I've been listening to Patti Smith sing, and I'm very glad for the fact of her, even if I've come to her late. She seems very real to me, the impressions I've gained, from seeing her on C.R., from reading her memoir, from listening to her voice read, and sing. I so appreciate her directness, her earthy lack of artifice. I think back to the last holidays, at my aunt's house. She had on one of those horrible fakey, faux, overly orchestral sugary albums, and I overheard one of the young boys complaining about it to his parent, imploringly asking if the music couldn't be changed - which it couldn't, it was my aunt's house. I don't even remember which child it was, from which family... but I felt for him, and understood on some level. There is no way that that music can speak to him. It was fake - then. For her - it's all about - artifice. Appearances. The fronts. The saccharine music is part of it. (Still she has the "family values" part down, genuinely so -- much better than my own family managed, ruthless strivers.)

Ten more days, and I wonder. A mystery, whether we'll meet... A year ago now, I didn't even know.

I love impassioned love letters, the ones between O'Keeffe and Stieglitz. Her voice sounds so self-effacing, in the brief excerpts Patti Smith read... Stieglitz's so direct, thrusting, impassioned, knowing exactly what - who - he wants. I feel somewhere between the two. No lover writes to me, not anymore. It's okay. Say it with page-hits... A dialogue in love-letters isn't easily sustainable. Better, probably, a monologue.

Still, the corporeality, of touch... I had a sweet session, and it helps on some level - a miracle every time - but does it? It isn't cheap, it's profound, necessary, rare, in private, on my own, once in a day. But it isn't the same as seeing you, touching you.

I peeked at nudes Stieglitz took of his Georgia, with her supposed "masculine beauty." Is it that? She has full beautiful breasts. But yes, she is (it seems) tall, slim-hipped, athletic... a Diana, exemplar of an American ideal of female beauty, that overtook all others, around that era too (nineteen-teens and twenties) as a Met Museum exhibit a couple of years ago, sponsored by Vogue, made clear - not a French, or Slavic Venus...
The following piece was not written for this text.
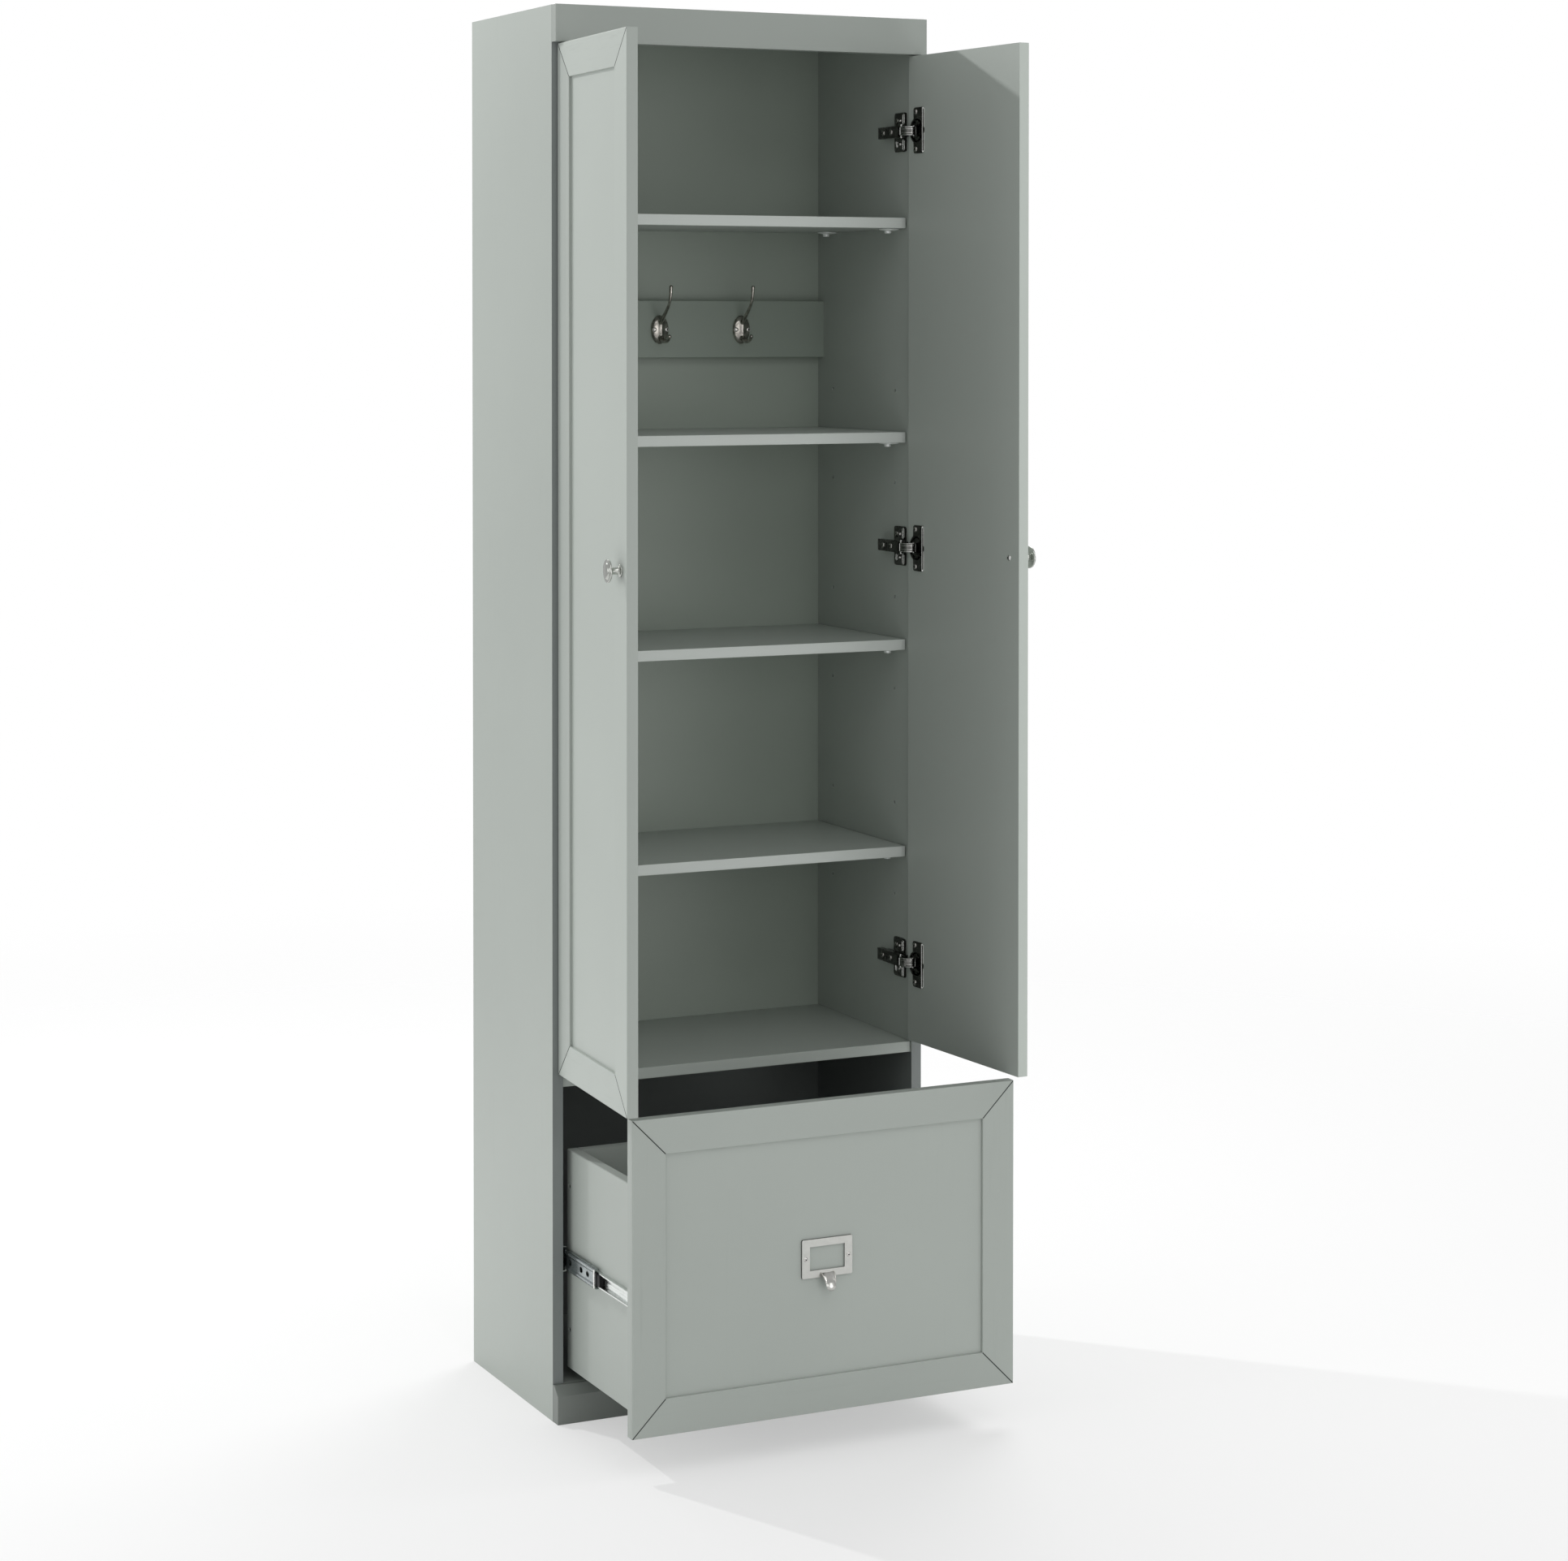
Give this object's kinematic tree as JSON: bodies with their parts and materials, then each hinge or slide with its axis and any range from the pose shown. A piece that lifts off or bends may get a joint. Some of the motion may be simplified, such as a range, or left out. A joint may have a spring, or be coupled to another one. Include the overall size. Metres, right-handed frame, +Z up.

When I was young, gaining an education, I felt myself to be an individualist. I didn't understand culture, didn't really grasp it, though I was immersed in it, whether I was aware of it or not. I remember being at my aunt's house, as a fairly young girl, maybe getting a little older - preteen maybe? I don't know. Her house was filled with the children (scattered invisibly to rafters & basements) and guests of her generation, who'd been through the war. And their ethos prevailed. They had been through so much - I felt, somehow as I regarded the buzz in the living room -- all these relics who professed to have some recollection of me as a newborn -- that they had nothing to say to me, not really, that the challenges I would have to face, I'd have to face == well, they were done - they weren't interested in the subsequent generation, they were involved with themselves

and I wasn't going to be able, I desperately sensed, to gain any kind of credible guidance from them, for all they'd been through (and that evening there was even a woman there with a concentration camp number tattoed on her arm - the only time in my life I've ever seen that in person - and I was horrified, and impressed) -- but I also knew that that was all behind, that whatever was going to happen to me, become of me -- it was all forward of me, ahead, and here on this soil -- and there wasn't really much that that generation could help me with, even if they wanted to

And so -- yeah, kid, I don't like that fake music either
And you probably wouldn't like who I like now - which is Patti Smith -- at least at the Met Museum (ha! that's irony, isn't it - so she's officially entered the portals of that pantheon)

So kid - can I help you? Not really. But - I'd like to know - what is it that you would like to listen to?